Plus, they're easy to use and inexpensive. They're quicker cooking than dried beans, about 10 to 30 minutes depending on the variety and whether you want a firm or soft texture. And they come in a variety of colors—including, brown, green, black orange and red—each of which delivers a different flavor. Read on to find out what each tastes like and how to incorporate them into your diet.
• Black lentils are very small and are often used in traditional Indian cooking. They have a fairly strong earthy flavor and can be used in both hot and cold dishes, such as a side dish of back lentils and braised cooking greens or a cold salad with lots of fresh herbs dressed with lemon juice and olive oil.
• Brown lentils are the most readily available. They have a slightly earthy flavor and hold their shape well. Take care not to overcook because they can become mushy. They're great added to soup.

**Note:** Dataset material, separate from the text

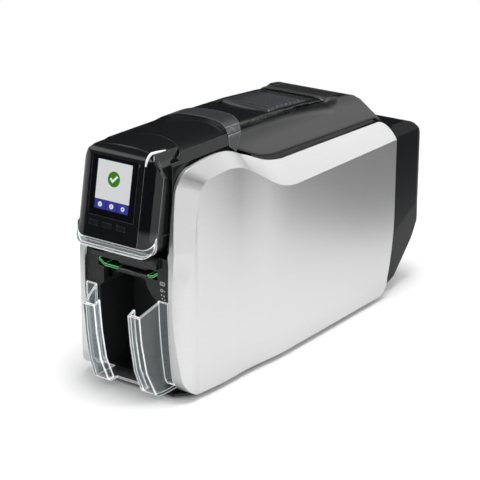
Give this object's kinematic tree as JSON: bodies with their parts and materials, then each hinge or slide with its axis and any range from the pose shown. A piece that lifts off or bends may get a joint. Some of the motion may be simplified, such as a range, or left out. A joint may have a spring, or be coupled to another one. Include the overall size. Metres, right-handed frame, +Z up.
{
  "type": "id card printer",
  "caption": "Desktop card printer with a hinged hopper door, lifting lid carrying the print head, clear output bin and driven rollers.",
  "frame": {"origin": "on the floor, under the centre of the bounding box", "axes": "+X to the viewer's right when facing the front, the front faces -Y, +Z up"},
  "size_m": [0.16, 0.48, 0.262],
  "materials": {
    "side_silver": "brushed silver paint",
    "gloss_black": "polished",
    "satin_grey": "satin",
    "collar_grey": "satin",
    "dark_plastic": "fine texture",
    "rear_black": "satin",
    "latch_black": "satin",
    "smoked_clear": "polished",
    "clear": "polished",
    "screen_glass": "polished",
    "screen_face": "backlit panel",
    "key_blue": "satin",
    "board_green": "solder mask",
    "guide_green": "translucent",
    "gate_grey": "smooth",
    "foot_rubber": "matte",
    "roller_rubber": "ground",
    "plate_steel": "zinc plated",
    "bar_steel": "ground",
    "gear_white": "moulded",
    "belt_black": "matte",
    "spool_plastic": "film roll",
    "film": "thin film",
    "head_metal": "machined",
    "socket_black": "moulded"
  },
  "bodies": {
    "base": {"base_tray": "dark_plastic", "foot_front_left": "foot_rubber", "foot_front_right": "foot_rubber", "foot_rear_left": "foot_rubber", "foot_rear_right": "foot_rubber", "side_panel_left": "side_silver", "side_panel_right": "side_silver", "front_bezel": "dark_plastic", "light_guide_left": "guide_green", "light_guide_right": "guide_green", "module_housing": "gloss_black", "card_hopper": "dark_plastic", "deck_frame": "dark_plastic", "rear_housing": "rear_black", "connector_plate": "plate_steel", "data_sockets": "socket_black", "power_inlet": "socket_black", "lid_hinge_rod": "bar_steel", "frame_plate_left": "plate_steel", "frame_plate_right": "plate_steel", "tie_bar_front": "bar_steel", "tie_bar_rear": "bar_steel", "card_track": "gate_grey", "drive_belt": "belt_black", "feed_motor": "plate_steel", "ribbon_cartridge": "dark_plastic", "ribbon_film": "film", "main_board": "board_green", "power_supply": "plate_steel"},
    "door": {"hopper_door": "gloss_black", "door_window": "smoked_clear", "door_rim": "clear", "display_glass": "screen_glass", "display_screen": "screen_face", "keypad_board": "board_green", "door_hinge_pin": "bar_steel"},
    "key_left": {"soft_key_left": "key_blue"},
    "key_middle": {"soft_key_middle": "key_blue"},
    "key_right": {"soft_key_right": "key_blue"},
    "lid": {"lid_cover": "satin_grey", "lid_inlay": "gloss_black", "lid_band": "collar_grey", "print_head": "head_metal", "head_bracket": "plate_steel"},
    "latch": {"lid_latch": "latch_black"},
    "gate": {"slot_gate": "gate_grey"},
    "pusher": {"card_pusher": "dark_plastic"},
    "bin": {"output_bin": "clear"},
    "power_key": {"power_button": "socket_black"},
    "platen": {"platen_roller": "roller_rubber"},
    "front_feed": {"front_feed_roller": "roller_rubber"},
    "rear_feed": {"rear_feed_roller": "roller_rubber", "feed_gear": "gear_white"},
    "cleaner": {"cleaning_roller": "roller_rubber"},
    "front_pinch": {"front_pinch_roller": "roller_rubber"},
    "rear_pinch": {"rear_pinch_roller": "roller_rubber"},
    "pinion": {"motor_pinion": "gear_white"},
    "supply": {"supply_spool": "spool_plastic"},
    "takeup": {"takeup_spool": "spool_plastic"}
  },
  "joints": [
    {"name": "hopper_door_hinge", "type": "hinge", "parent": "base", "child": "door", "pos_m": [-0.0494, -0.217, 0.1855], "axis": [0, 0, -1], "range_deg": [0, 90]},
    {"name": "key_left_press", "type": "slide", "parent": "door", "child": "key_left", "axis": [0, 0.9815, -0.1914], "range_m": [0, 0.0007], "stiffness_N_per_m": 400, "springref_m": -0.0005},
    {"name": "key_middle_press", "type": "slide", "parent": "door", "child": "key_middle", "axis": [0, 0.9815, -0.1914], "range_m": [0, 0.0007], "stiffness_N_per_m": 400, "springref_m": -0.0005},
    {"name": "key_right_press", "type": "slide", "parent": "door", "child": "key_right", "axis": [0, 0.9815, -0.1914], "range_m": [0, 0.0007], "stiffness_N_per_m": 400, "springref_m": -0.0005},
    {"name": "lid_hinge", "type": "hinge", "parent": "base", "child": "lid", "pos_m": [0, 0.162, 0.202], "axis": [-1, 0, 0], "range_deg": [0, 75]},
    {"name": "lid_latch_slide", "type": "slide", "parent": "lid", "child": "latch", "axis": [0, 1, 0], "range_m": [0, 0.006], "stiffness_N_per_m": 300, "springref_m": -0.002},
    {"name": "slot_gate_hinge", "type": "hinge", "parent": "base", "child": "gate", "pos_m": [0, -0.19, 0.138], "axis": [1, 0, 0], "range_deg": [0, 50], "stiffness_Nm_per_rad": 0.001, "springref_deg": -11.46},
    {"name": "card_pusher_slide", "type": "slide", "parent": "base", "child": "pusher", "axis": [0, 0, -1], "range_m": [0, 0.06]},
    {"name": "output_bin_slide", "type": "slide", "parent": "base", "child": "bin", "axis": [0, -1, 0], "range_m": [0, 0.03]},
    {"name": "power_button_press", "type": "slide", "parent": "base", "child": "power_key", "axis": [0, -1, 0], "range_m": [0, 0.0015], "stiffness_N_per_m": 500, "springref_m": -0.001},
    {"name": "rear_feed_spin", "type": "hinge", "parent": "base", "child": "rear_feed", "pos_m": [0, 0.07, 0.1255], "axis": [1, 0, 0], "continuous": true},
    {"name": "front_feed_spin", "type": "hinge", "parent": "base", "child": "front_feed", "pos_m": [0, -0.11, 0.1255], "axis": [1, 0, 0], "continuous": true},
    {"name": "platen_spin", "type": "hinge", "parent": "base", "child": "platen", "pos_m": [0, -0.01, 0.1255], "axis": [1, 0, 0], "continuous": true},
    {"name": "cleaner_spin", "type": "hinge", "parent": "base", "child": "cleaner", "pos_m": [0, -0.138, 0.1255], "axis": [1, 0, 0], "continuous": true},
    {"name": "front_pinch_spin", "type": "hinge", "parent": "base", "child": "front_pinch", "pos_m": [0, -0.11, 0.1395], "axis": [1, 0, 0], "continuous": true},
    {"name": "rear_pinch_spin", "type": "hinge", "parent": "base", "child": "rear_pinch", "pos_m": [0, 0.07, 0.1395], "axis": [1, 0, 0], "continuous": true},
    {"name": "motor_pinion_spin", "type": "hinge", "parent": "base", "child": "pinion", "pos_m": [0, 0.07, 0.1012], "axis": [1, 0, 0], "continuous": true},
    {"name": "supply_spin", "type": "hinge", "parent": "base", "child": "supply", "pos_m": [0, 0.036, 0.178], "axis": [1, 0, 0], "continuous": true},
    {"name": "takeup_spin", "type": "hinge", "parent": "base", "child": "takeup", "pos_m": [0, -0.06, 0.178], "axis": [1, 0, 0], "continuous": true}
  ],
  "couplings": [
    {"joint": "front_feed_spin", "follows": "rear_feed_spin", "ratio": 1},
    {"joint": "platen_spin", "follows": "rear_feed_spin", "ratio": 1},
    {"joint": "cleaner_spin", "follows": "rear_feed_spin", "ratio": 1},
    {"joint": "front_pinch_spin", "follows": "rear_feed_spin", "ratio": -1.6},
    {"joint": "rear_pinch_spin", "follows": "rear_feed_spin", "ratio": -1.6},
    {"joint": "motor_pinion_spin", "follows": "rear_feed_spin", "ratio": -3},
    {"joint": "takeup_spin", "follows": "supply_spin", "ratio": 1.3636}
  ]
}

• Green lentils are available in a couple of different varieties. All are quite flavorful and keep their texture after cooking. Because of their firmness, they are a good choice for cold salads.
• Orange lentils cook very quickly and become soft. If you want to maintain firmness and shape, you have to watch them closely and stir them because they can cook unevenly in the pot. The softer consistency is fantastic for thick soups and sauces, while lentils with a firmer consistency are good in cold salads.
• Red lentils are mild and are soft when cooked. They are best suited for purees, thick soups and sauces.
Most varieties are sold whole but you can sometimes find them split into halves, which makes for even quicker cooking times and a softer consistency after cooking. Many stores sell lentils in bulk bins as well as individual packages.
To cook lentils, first spread them out on a clean work surface or dish towel. Remove any small stones or debris that may have gotten mixed in during the harvesting and drying process. Rinse lentils in cool water for a couple of minutes before cooking. (Note that lentils should not be soaked overnight like many beans because they will become mushy.) Bring water, broth or other cooking liquid to a boil and then add the lentils. Once the liquid returns to a boil, reduce the heat to a simmer and cook until they reach the desired tenderness. Check the lentils regularly because they do cook quickly and certain varieties can become mushy (for certain recipes, such as salads and some soups, firm lentils are ideal). If using the lentils in a salad, such as the one below, drain them when they're done cooking and run them under cold water to stop the cooking process.
Winter Orange Lentil Salad
Makes 4 servings
Prep time: 10 minutes
Total time: 20 minutes
1 cup orange lentils
1 cup finely chopped celery
1 tablespoon very finely chopped onion
1 cup chopped fresh parsley
2 tablespoons fresh lemon juice
1 tablespoon olive oil
1/4 teaspoon salt
1. Spread lentils out on a clean work surface and remove any small stones or debris. Rinse lentils.
2. Bring a medium sized pot of water to a boil. Add lentils and reduce to a simmer. Cook until just tender, about 8 to 10 minutes, stirring every couple of minutes.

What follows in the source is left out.